Quoted hereunder, for your information, is a resolution of this court dated JUN 18 2003.

G.R. No. 157523(Roberto A. Edillo vs. Court of Appeals and the City of Cebu and the City Council of Cebu City.)

This is a petition for review on certiorari under Rule 45 of the 1997 Rules of Civil Procedure seeking to set aside the decision of (1) the Court of Appeals dated September 5, 2002 affirming the decision of the Regional Trial Court (RTC) of Cebu City (2) of Branch 21 of the RTC of Cebu City dismissing the case of petitioner Roberto A. Edillo for declaratory relief with preliminary injunction and (3) its resolution dated February 18, 2003 denying petitioner's motion for reconsideration.

The antecedent facts of the case follow.

Roberto A. Edillo was engaged in the business of mimeographing and printing of jai-alai tip sheets under the firm name Roedil Enterprises & Printing Press. In relation thereto, he was issued the corresponding Certificate of Registration by the Department of Trade & Industry (DTI) and a Mayor's Permit. The tip sheets were referred to by petitioner as "Speed Computer" for which he was issued a patent by the Philippine Patent Office on September 25, 1979 to protect said trademark.

On January 31, 1996, public respondents Rodolfo Y. Cabrera and Michael L. Rama, then Members of the Sangguniang Panlunsod of Cebu City (Sanggunian), filed a proposed ordinance entitled: AN ORDINANCE PROHIBITING AND PENALIZING THE MAKING, PRINTING, PRODUCTION, REPRODUCTION, DISTRIBUTION, SALE OR POSSESSION OF ANY MATERIAL SHOWING FIGURES, SIGNS OR SYMBOLS OR ANY OTHER MATERIAL CONTAINING WORDS, LETTERS OR NUMBERS WHICH PERTAIN TO JAI-ALAI, JUETENG AND/OR SIMILAR GAMES OR LOTTERY WHICH IS NOT AUTHORIZED BY LAW.
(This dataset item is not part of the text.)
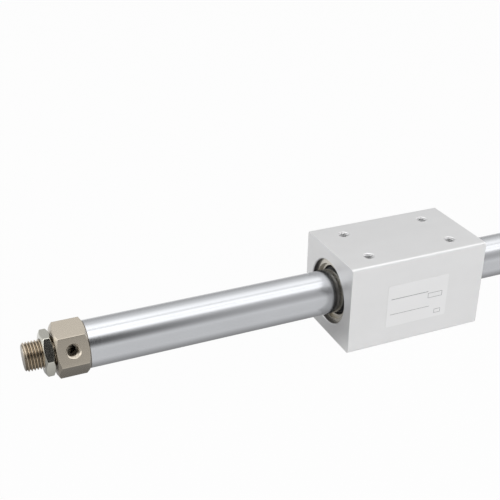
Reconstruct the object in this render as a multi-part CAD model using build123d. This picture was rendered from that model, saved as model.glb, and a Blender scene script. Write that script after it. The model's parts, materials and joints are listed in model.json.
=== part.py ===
from build123d import *
from math import radians, sqrt, tan
import os

# Magnetically coupled rodless air cylinder, basic type: 15 mm bore, 300 mm stroke, all in mm.
# A tube with a screwed cover at each end holds a sealed magnetic piston. A square slider block
# with a second set of magnets runs on the outside of the tube and follows the piston.
#
# Frame: the origin is on the tube's axis, half way along it. +X runs along the tube, +Z is the
# normal of the block's tapped top face, and the block's front, with the label, faces -Y.

# Travel
stroke = 300.0
rest_gap = 92.6  # from the left cover's shoulder to the block's left face, as it stands
shoulder_gap = 0.1  # left between the block and a cover's shoulder at the end of the stroke
stop_gap = 0.05  # left between a bumper and a cover's spigot at the end of the stroke

# Fits, each a radial clearance unless it says otherwise
running_gap = 0.02  # wear rings and seal lips on the surface they rub on
static_gap = 0.02  # a piece pushed into or over another that it never leaves
magnet_gap = 0.4  # between the tube's wall and the magnets on each side of it
yoke_gap = 0.25  # between the tube's wall and the yokes on each side of it
end_float = 0.05  # axial play of a ring in its groove, at each side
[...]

Consequently, petitioner protested the proposed ordinance in his letters to the Sanggunian dated February 19, 1996 and February 24, 1996 on the ground that it was oppressive, partial, unfair and prohibits rather than regulates trade, contravenes the Constitution or statutes. He further argued that the proposed ordinance did not comply with the requisites for a valid exercise of police power.

In Resolution No. 2355, the Sangguniang Panlungsod of Cebu City enacted Ordinance No. 1616 which was approved by City Mayor Alvin B. Garcia on March 15, 1996.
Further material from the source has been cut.